My point about traffic was tongue in cheek but as much as we hate to admit it....it is a fact of life in urban areas. If traffic and street lights and pedestrians in Miami represent sprawl....are Cairo and Delhi not urban? They have that stuff in spades.
You have a thoroughly antiquated definition of "urban" that these days not even planning departments and the census bureau believe in. It's not traffic and street lights. It is pedestrians. Many urban places have both (Champs-Elysees, Newbury Street, Collins Avenue) and remain urban.
 
Unless you work for the census bureau, I think 98% of Americans would consider Miami "urban". Like I said before, it isn't necessarily pretty, but it does have its bright spots. Boston it ain't. That's the point.
 
Public misconceptions and the truth are different things. The definition of "urban," like so much else architectural, has been overly intellectualized, to the point where architects, planners, and urban enthusiasts no longer speak the same language as the general public.

To the average suburbanite, "urban" simply means a place with tall buildings where people commute to. It's up to architects, et al., to educate the public about these changing values, and avoid scholastic elitism when they do it.

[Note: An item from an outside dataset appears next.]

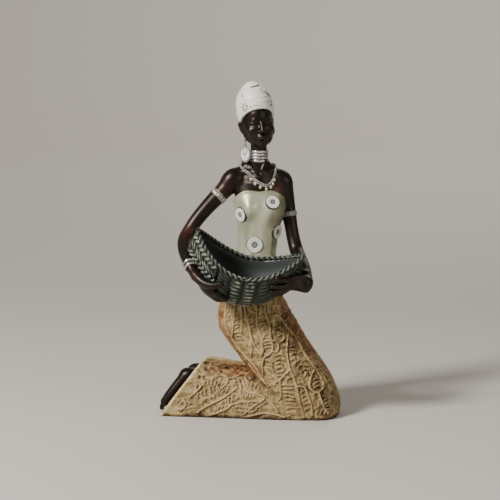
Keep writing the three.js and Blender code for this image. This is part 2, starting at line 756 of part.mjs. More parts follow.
const ground = new THREE.BoxGeometry(400, 400, 100).translate(0, 0, -50);
const parts = [
  skirt(),
  ...feet(),
  trunkSolid(),
  ...bodiceDiscs(),
  limb(rightArm, 8, 15, rightArmBands),
  limb(leftArm, 8, 15, leftArmBands),
  ...hand(rightHand),
  ...hand(leftHand),
  neckSolid(),
  ...neckChain(),
  headSolid(),
  headWrap(),
  basketSolid(),
];
const casting = filled(joined(parts).subtract(solid(ground)));

const statuette = new THREE.Group();
statuette.add(meshOf(casting, "statuette", looks.resin), meshOf(earringSolid(), "earring", looks.silver));
statuette.position.set(-footprint.midX, -footprint.midY, 0);
statuette.updateMatrixWorld(true);

export default statuette;
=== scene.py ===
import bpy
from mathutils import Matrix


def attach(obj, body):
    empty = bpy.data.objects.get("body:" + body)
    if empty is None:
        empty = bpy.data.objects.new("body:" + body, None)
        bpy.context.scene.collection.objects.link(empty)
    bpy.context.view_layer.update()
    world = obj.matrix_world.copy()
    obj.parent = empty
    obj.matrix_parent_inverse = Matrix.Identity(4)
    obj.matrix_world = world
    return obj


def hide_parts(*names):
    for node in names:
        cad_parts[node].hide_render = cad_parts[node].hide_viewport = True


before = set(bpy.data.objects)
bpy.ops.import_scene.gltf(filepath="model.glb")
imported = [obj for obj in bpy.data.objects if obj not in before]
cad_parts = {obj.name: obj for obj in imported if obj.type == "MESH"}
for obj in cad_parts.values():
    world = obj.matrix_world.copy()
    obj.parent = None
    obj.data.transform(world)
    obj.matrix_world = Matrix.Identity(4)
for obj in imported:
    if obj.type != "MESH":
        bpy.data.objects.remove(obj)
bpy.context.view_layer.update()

import bpy
import numpy as np
from mathutils import Vector

# All lengths below are in millimetres, about a working origin under the pelvis: x to image right,
# y away from the display side, z up. toRow moves them to the row frame.
toRow = np.array([1.1, 9.6, 0.0])
# The skirt and the feet are modelled along x. Their points @ legAxes are turned by legYaw about z,
# clockwise as seen from above.
legYaw = np.radians(10)
legAxes = np.array([[np.cos(legYaw), -np.sin(legYaw), 0], [np.sin(legYaw), np.cos(legYaw), 0], [0, 0, 1]])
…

I know it from experience, as I got into quite the debate with a peer over the urban value of St. Louis - it was very frustrating to find out for the first time, that my personal definition of a city (that which we preach on this forum) was not the commonly accepted definition.
 
Thanks Kennedy. That was exactly my point. It DOES sound elitist when those of you very knowledgeable about urban planning, architecture and design (most members of this Board) try to educate. Don't get me wrong....I've read this Board for 7+ years now and I have learned a hell of a lot.......thanks to you all. But, when someone tells me Miami is not urban...I think...WOW! Where have I been????

You all need to try harder though!

Ablarc...How far do I have to walk? Not far. Point well taken.
 
Is Brattleboro, Vermont urban? Sure feels that way when you walk down Main Street, but it's a tiny place with 12,000 residents.